MOBIL NASIONAL (Inovasi atau Ilusi?)

Oleh
Dr. H. Susilo Surahman, MCE.

Setiap kali Indonesia memperingati Hari Inovasi, saya selalu bertanya: apakah kita benar-benar sedang merayakan inovasi, atau sekadar mengulang harapan yang belum terwujud? Tahun ini, pertanyaan itu terasa lebih relevan dari sebelumnya. Di tengah gegap gempita peringatan 1 November 2025, pemerintah kembali menggulirkan wacana Mobil Nasional—kali ini dalam bentuk kendaraan listrik yang disebut-sebut sebagai tonggak kemandirian teknologi bangsa.

Sebagai seorang dosen yang bergelut dengan dunia pendidikan dan riset, saya menyambut baik semangat inovasi. Namun, saya juga belajar bahwa inovasi bukanlah sekadar produk yang dipamerkan di pameran otomotif atau prototipe yang viral di media sosial. Inovasi adalah proses panjang yang melibatkan keberanian untuk berpikir berbeda, kesediaan untuk gagal, dan komitmen untuk terus belajar.

Mobil Nasional, dalam sejarah kita, bukanlah gagasan baru. Kita pernah mengenal Timor, GEA, dan Esemka—semuanya lahir dengan semangat serupa, namun berakhir sebagai proyek yang tak berlanjut. Kini, dengan peluncuran prototipe baru yang diklaim akan diproduksi massal mulai tahun depan, publik kembali dihadapkan pada pilihan: percaya atau skeptis.

Saya memilih untuk kritis. Bukan karena pesimis, tetapi karena cinta pada negeri ini. Inovasi sejati tidak bisa dibangun di atas euforia sesaat. Ia membutuhkan ekosistem yang mendukung: riset yang berkelanjutan, keterlibatan kampus dan SMK, industri yang siap berkolaborasi, serta transparansi dalam setiap tahap pengembangan. Tanpa itu semua, mobil nasional hanya akan menjadi “mobil politik”—berjalan saat kampanye, mogok saat evaluasi.

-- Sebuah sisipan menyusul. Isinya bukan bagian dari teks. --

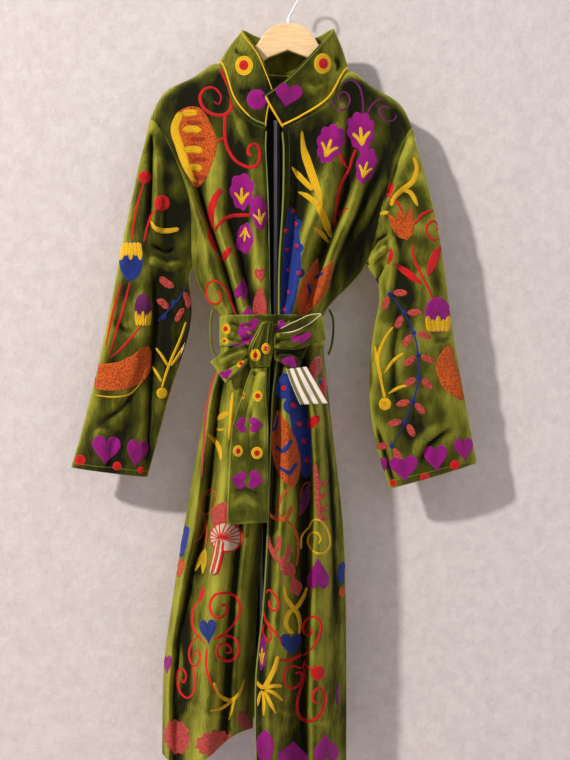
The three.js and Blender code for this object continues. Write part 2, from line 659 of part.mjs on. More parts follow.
// The lining shows through the open front: the back's own points, moved in.
const backPiece = sewn[2];
const LINING_MARGIN = 2;
const inward = -(WALL / 2 + SEAM_GAP + LINING_WALL / 2);
const liningPart = (lines) => lines.slice(LINING_MARGIN, -1).map((line) => line.slice(LINING_MARGIN, -LINING_MARGIN));
const liningNormals = liningPart(backPiece.normals);
const liningGrid = liningPart(back).map((line, r) => line.map((p, c) => (
  p.clone().addScaledVector(liningNormals[r][c], inward))));
add('lining_back', wallAbout({ grid: liningGrid, normals: liningNormals, wall: LINING_WALL }), 'stripe');

const belt = beltRing();
const beltFront = Math.min(...belt[0].map((p) => p.y));
add('belt_wrap', wallAbout({ grid: belt, normals: gridNormals(belt, 1, true)
  .map((line) => line.map((n) => n.normalize())), ring: true, wall: BELT_WALL }), 'velvet');
add('belt_knot', knotGeometry(beltFront), 'velvet');

const RIBBONS = { belt_tail_long: TAIL_LONG, belt_tail_root: TAIL_ROOT, belt_tail_short: TAIL_SHORT,
  belt_bow_right: BOW_RIGHT, belt_bow_left: BOW_LEFT };
for (const [name, table] of Object.entries(RIBBONS)) {
  const grid = ribbonGrid(table);
  const normals = gridNormals(grid, 1, false).map((line) => line.map((n) => n.normalize()));
  add(name, wallAbout({ grid, normals, wall: BELT_WALL }), 'velvet');
}

add('belt_carrier_right', wire(CARRIER_RIGHT, CARRIER_RADIUS, 12, 8), 'velvet');
add('belt_carrier_left', wire(CARRIER_LEFT, CARRIER_RADIUS, 12, 8), 'velvet');
add('hanger_body', hangerGeometry(), 'wood');
add('hanger_hook', wire(hookPoints(), HOOK_WIRE, 40, 10), 'steel');

export default coat;
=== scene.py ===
"""A long olive velvet coat with bright chain-stitch embroidery, on a wooden hanger.

The coat's panels are walked out from tables of sections, in millimetres, as fine grids of points
on the middle of the cloth. Creases are pressed into the grids, and embroidery is laid on them.
A place that was read off the picture is given in its pixels: spot(px, py) for a motif, and (px, py)
pairs for a crease. A place on the coat's far side is in mm. +X is the wearer's left.
"""

import math

import bmesh
import bpy
import numpy as np
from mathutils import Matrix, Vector, noise
from mathutils.bvhtree import BVHTree


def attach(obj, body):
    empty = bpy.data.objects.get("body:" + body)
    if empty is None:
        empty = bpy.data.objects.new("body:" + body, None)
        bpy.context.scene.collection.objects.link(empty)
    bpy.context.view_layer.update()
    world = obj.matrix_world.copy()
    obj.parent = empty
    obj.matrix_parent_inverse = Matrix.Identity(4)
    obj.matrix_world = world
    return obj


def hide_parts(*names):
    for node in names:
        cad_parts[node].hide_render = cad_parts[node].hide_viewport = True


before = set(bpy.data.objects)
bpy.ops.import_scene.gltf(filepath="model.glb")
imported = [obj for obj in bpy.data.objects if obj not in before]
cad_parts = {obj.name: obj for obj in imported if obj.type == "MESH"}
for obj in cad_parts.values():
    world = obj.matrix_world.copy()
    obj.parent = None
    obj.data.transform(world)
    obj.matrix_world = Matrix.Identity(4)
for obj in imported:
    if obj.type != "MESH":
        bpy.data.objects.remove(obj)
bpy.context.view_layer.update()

# ---------------------------------------------------------------- sizes

MM = 0.001
WALL = 2.4
COLLAR_WALL = 3.0
BELT_WALL = 2.4
LINING_WALL = 1.0
WALLS = {"collar": COLLAR_WALL}      # the panels' walls, where not the usual one
SEAM_GAP = 0.3           # mm between pieces that are sewn together
LAY_GAP = 0.35           # mm between a piece and what it lies on
BELT_TOP = -558
BELT_FOOT = -608
UNDERARM_STAND_OFF = 3.4     # mm that the sleeve's inner corner stands off the side of the coat
CREASE_BORDER = 7        # rows in from a border over which creases grow to their full depth
RIPPLE_BORDER = 6        # rows in from a border over which small waves grow to their full height
SEED_STEP = (7.3, 3.1, 5.7)      # how far apart in the noise the waves of two pieces are taken
FULL_PUSH = 0.6          # cloth that faces along y by this much or more is pushed in full
TINY = 1e-9              # keeps a division from meeting zero

# The camera stands level in front of the hanger, and the picture is 570 by 760 pixels.
VIEW_DISTANCE = 2000.0
PICTURE = {"width": 570, "height": 760}
MM_PER_PIXEL = 1.67          # on the hanger's plane, y = 0
VIEW_CENTRE = {"x": -5.0, "z": -663.0}
EYE = np.array([VIEW_CENTRE["x"], -VIEW_DISTANCE, VIEW_CENTRE["z"]])

COLUMNS = ["edge", "fold1", "fold2", "neck", "fold3", "fold4", "side"]
NECK_COLUMN = 3
STEPS_ACROSS = 12
STEPS_DOWN = [3, 12, 20, 24, 15, 6, 12, 20, 46, 28, 28, 32]
UNDERARM_SECTION = 4
STEPS_BACK_NECK = 36
UNDERARM_ROW = sum(STEPS_DOWN[:UNDERARM_SECTION])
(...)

Hari Inovasi Indonesia seharusnya menjadi momentum refleksi. Apakah kita sudah memberi ruang bagi anak-anak muda untuk bereksperimen? Apakah dunia pendidikan sudah menjadi laboratorium gagasan, bukan hanya ruang hafalan? Apakah pemerintah benar-benar mendengar suara para peneliti, teknisi, dan komunitas kreatif?

Saya percaya, mobil nasional bisa menjadi simbol kebangkitan jika dibangun dengan jujur dan kolaboratif. Ia bisa menjadi kebanggaan jika berpijak pada realitas, bukan ambisi semata. Tapi jika tidak, ia hanya akan menjadi ilusi yang terus diulang setiap lima tahun sekali.

Inovasi bukanlah seremoni. Ia adalah komitmen. Dan Hari Inovasi Indonesia adalah panggilan bagi kita semua—pendidik, pemimpin, pelajar, dan warga negara—untuk menjadikan keberanian berpikir sebagai budaya, bukan pengecualian. Selamat Hari Inovasi Indonesia.